Souvent, à proximité immédiate des portes se trouvaient les marchés, constituant ce que l’on appelait les places. La ville musulmane n’a pas d’espace ouvert permettant le contact et la communication entre les habitants, comme la grande place castillane ou latino-américaine (plaza mayor). En revanche, elle possède de petites places (rahbats ou bathats), entourées de maisons et situées aux carrefours. Il est à noter qu’une médina ne dispose généralement pas d’un lieu de rassemblement public comparable à la place de l’église ou de la mairie d’une ville chrétienne. L’espace réservé aux rassemblements religieux était la mosquée. Les réunions pouvaient également avoir lieu dans des zones dégagées extra-muros, telles que le maydan (terrain d’équitation) ou la musalla (oratoire en plein air).
Chaque médina possédait son propre marché ou souk, situé à côté de la mosquée. Le souk est l’élément fondamental de la vie économique urbaine. Il ne désigne pas un élément urbain précis, mais plutôt un lieu de transaction au sens large du terme.
Fès, comme toutes les cités islamiques, était entourée de murailles érigées à des fins stratégiques. Elle occupait une position défensive difficilement accessible et contenait la citadelle (casbah) ainsi que la ville résidentielle (médina).
Dans cet urbanisme médinal, l’effet de surprise du tracé labyrinthique est atténué par un zoning. Selon l’africaniste Gil Benumeya, les antécédents de ce zoning se trouvent dans la culture urbaine musulmane : « Il ne faut pas oublier tout ce que la science de l’urbanisme doit à l’islam. L’incontournable principe du zoning est ancien dans l’islam arabe, avec ses villes divisées en casbah (quartier administratif et militaire), médina, kissaria (marché couvert), faubourgs industriels et parfois des quartiers réservés, comme le Mellah (quartier juif) ou des zones ethniques, telles que la rive Adwat des Andalous à Fès médiévale. »
Cette vieille cité, haut lieu de savoir, carrefour des cultures et des religions, et important centre de pouvoir et de négoce reliant le Maroc à l’Europe et à l’Afrique, est l’une des plus grandes médinas du monde arabo-musulman. En dehors de transformations ponctuelles, de mutations liées à l’arrivée de populations rurales, de la fuite des classes les plus aisées, et des rénovations récentes dans le cadre de son classement au patrimoine mondial de l’humanité, elle n’a pas trop changé de physionomie.

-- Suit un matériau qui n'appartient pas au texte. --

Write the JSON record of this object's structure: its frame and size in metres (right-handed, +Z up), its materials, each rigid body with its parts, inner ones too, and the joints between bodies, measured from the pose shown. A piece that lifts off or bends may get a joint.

« Fès fut une grande ville d’art : l’Athènes de l’Afrique, la Florence du Maghreb, comme le disaient les écrivains européens. La cité vénérable de Moulay Idriss, son saint patron, fut le centre rayonnant vers lequel affluaient commerçants, soldats, voyageurs, pèlerins, savants et mystiques de tout ordre, exilés et réfugiés provenant du Maghreb et d’Andalousie. Accueillante et métissée, elle fut aussi la terre d’asile et le creuset des cultures d’Orient et d’Occident. Dépositaire d’une civilisation raffinée, c’était l’un des hauts lieux de la civilisation islamique, à l’égal de ces illustres cités espagnoles médiévales : Tolède, Cordoue, Séville, Grenade…et la capitale la plus prestigieuse du Maroc. » (M. Métalsi : Fès, la ville essentielle).

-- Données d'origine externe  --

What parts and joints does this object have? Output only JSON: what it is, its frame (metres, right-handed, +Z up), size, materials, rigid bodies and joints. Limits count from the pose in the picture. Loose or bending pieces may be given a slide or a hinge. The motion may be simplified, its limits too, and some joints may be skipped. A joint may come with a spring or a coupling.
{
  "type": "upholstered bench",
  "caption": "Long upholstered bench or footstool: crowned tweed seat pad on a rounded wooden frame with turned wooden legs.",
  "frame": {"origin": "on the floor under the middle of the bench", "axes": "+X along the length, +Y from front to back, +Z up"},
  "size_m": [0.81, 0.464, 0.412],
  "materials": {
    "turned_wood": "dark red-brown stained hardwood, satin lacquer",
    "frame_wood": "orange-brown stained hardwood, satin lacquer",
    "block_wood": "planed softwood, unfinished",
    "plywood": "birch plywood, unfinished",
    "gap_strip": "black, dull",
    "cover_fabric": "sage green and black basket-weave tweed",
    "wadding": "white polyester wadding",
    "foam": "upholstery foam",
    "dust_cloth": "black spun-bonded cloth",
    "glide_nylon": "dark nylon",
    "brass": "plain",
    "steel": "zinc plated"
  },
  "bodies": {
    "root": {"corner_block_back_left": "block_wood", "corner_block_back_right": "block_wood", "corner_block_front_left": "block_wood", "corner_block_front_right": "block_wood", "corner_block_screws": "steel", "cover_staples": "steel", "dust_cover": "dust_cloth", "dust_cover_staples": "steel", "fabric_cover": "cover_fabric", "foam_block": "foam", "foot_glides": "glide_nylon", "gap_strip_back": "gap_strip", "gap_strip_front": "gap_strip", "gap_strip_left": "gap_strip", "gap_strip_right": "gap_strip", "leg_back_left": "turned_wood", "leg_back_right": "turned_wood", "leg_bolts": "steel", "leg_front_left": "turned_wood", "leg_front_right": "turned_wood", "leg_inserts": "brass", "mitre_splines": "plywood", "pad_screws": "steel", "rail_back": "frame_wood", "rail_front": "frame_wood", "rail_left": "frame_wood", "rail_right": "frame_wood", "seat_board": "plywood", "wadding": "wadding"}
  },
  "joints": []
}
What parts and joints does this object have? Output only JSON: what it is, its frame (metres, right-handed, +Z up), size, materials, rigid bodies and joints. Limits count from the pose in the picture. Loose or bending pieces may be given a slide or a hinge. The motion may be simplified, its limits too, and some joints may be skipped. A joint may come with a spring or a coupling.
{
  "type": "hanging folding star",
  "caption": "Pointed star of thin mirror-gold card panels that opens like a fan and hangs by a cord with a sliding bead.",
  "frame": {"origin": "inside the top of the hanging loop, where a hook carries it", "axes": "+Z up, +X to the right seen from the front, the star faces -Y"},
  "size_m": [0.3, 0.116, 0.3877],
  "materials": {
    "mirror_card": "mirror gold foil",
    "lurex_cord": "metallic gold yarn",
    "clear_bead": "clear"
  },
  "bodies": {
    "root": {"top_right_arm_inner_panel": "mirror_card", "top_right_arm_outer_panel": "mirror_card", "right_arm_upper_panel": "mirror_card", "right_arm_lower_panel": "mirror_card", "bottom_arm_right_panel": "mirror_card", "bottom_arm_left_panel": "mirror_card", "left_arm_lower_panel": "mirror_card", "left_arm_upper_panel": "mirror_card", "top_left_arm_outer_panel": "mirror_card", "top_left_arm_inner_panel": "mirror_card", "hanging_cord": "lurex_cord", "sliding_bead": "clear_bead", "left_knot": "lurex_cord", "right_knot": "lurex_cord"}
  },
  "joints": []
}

La médina de Fès est la configuration d’une ville à partir de l’espace plein (îlot), où public et privé se croisent. Elle résulte de la juxtaposition successive de quartiers constitués de communautés réunies par des liens spécifiques (famille, origine, corporations des métiers) et dotés des institutions nécessaires à la vie sociale.
En somme, la médina de Fès, avec son urbanisme organique et son architecture saturée de significations, demeure un lieu d’échanges, de créativité et de mémoire, une ville fascinante et unique à travers les âges.